É com ela que Jean dá seus primeiros passos na tentativa de sair do mundo contido no qual havia vivido até então, transitando pelos espaços aprovados pela família dentro dos círculos da classe média alta, para experimentar, por exemplo, a ida a um forró no bairro da Lapa (posteriormente, vai além e chega a levar a namorada a um motel, o que dentro do escopo da adolescência abastada e superprotegida carioca configura um ato de rebeldia imensa, e é proporcionalmente confrontado pela família). O protagonista sabe que se alinha mais ao pensamento de Luiza, mas não consegue, inicialmente, romper de forma efetiva o vínculo familiar.
Jean ensaia romper esse vínculo em diversos momentos do longa, mas só consegue fazê-lo nos momentos finais: após desistir de uma prova de vestibular (quando, pressionado pela família, pretendia fazer três cursos universitários simultaneamente) no meio da mesma, Jean entra em uma van, sem avisar os pais, e segue com ela até o ponto final do transporte. Seu objetivo é encontrar Severino, que após ser demitido por sua família seguira no ofício de motorista, agora no ramo do transporte alternativo.
Após ser informado de seu endereço, adentra a casa onde o homem que procura vive junto com Noêmia. Encontra nos dois o amparo que procura naquele momento de estresse e confusão. Posteriormente, vai de forma independente a um forró, onde encontra Rita. Em um curto período de tempo, reencontrou três pessoas com quem possuía relações de afeto (e não obstante, de poder) características dos filhos dos patrões em relação aos empregados da casa. A presença de Severino, Noêmia e Rita representa um porto seguro para o jovem em uma situação na qual ele se encontra alienado do afeto no convívio familiar. Rita, para além disso, segue sendo um interesse sexual.
É na casa de Rita que o filme termina, com a ex-doméstica dormindo enquanto Jean, nu, senta-se na janela para fumar. Enquanto Rita trabalhava em sua casa, os avanços do rapaz sobre ela eram aceitados de forma resignada, com protestos, graças à posição que ele ocupava e à sua insistência juvenil. Agora, a relação carnal fora consumada após o rompimento formal desse vínculo, de forma descontraída e aliciada pela lábia e pela bebida. Assim como no posterior Que Horas Ela Volta?, em Casa Grande o filho pródigo da classe média alta encontra naqueles que o serviram mais conforto (seja maternal/afetivo, seja sexual) do que entre as pessoas de seu meio (familiar e/ou social).
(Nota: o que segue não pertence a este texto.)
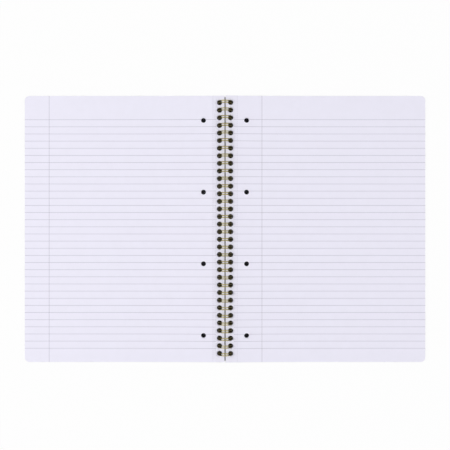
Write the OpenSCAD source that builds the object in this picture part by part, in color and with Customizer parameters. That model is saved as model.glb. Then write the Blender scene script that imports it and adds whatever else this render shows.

Na história de Jean, ao se revoltar contra a família, abdicar do futuro universitário deixando a prova do vestibular e fugir para o convívio de Severino, Noêmia e Rita, o adolescente expressa sua rebeldia. Afinal, para a classe média alta (brasileira, em geral, e carioca, em específico), o maior ato de rebeldia possível para um adolescente é frustrar as expectativas familiar. Jean faz isso de forma semiconsciente. Desde o início, mesmo tirando notas boas, já não se mostra um estudante exatamente dedicado à proporção que se espera de um estudante que pretende ingressar em três cursos superiores de forma simultânea. Busca pequenos respiros de autonomia nas festas que frequenta, mas essa busca pela liberdade não demora a ser sufocado pela rigidez paterna. No fim, abre mão até mesmo da fidelidade a Luiza. Encontra como única forma real de se alcançar a liberdade um rompimento total com tudo o que é mediado por sua família.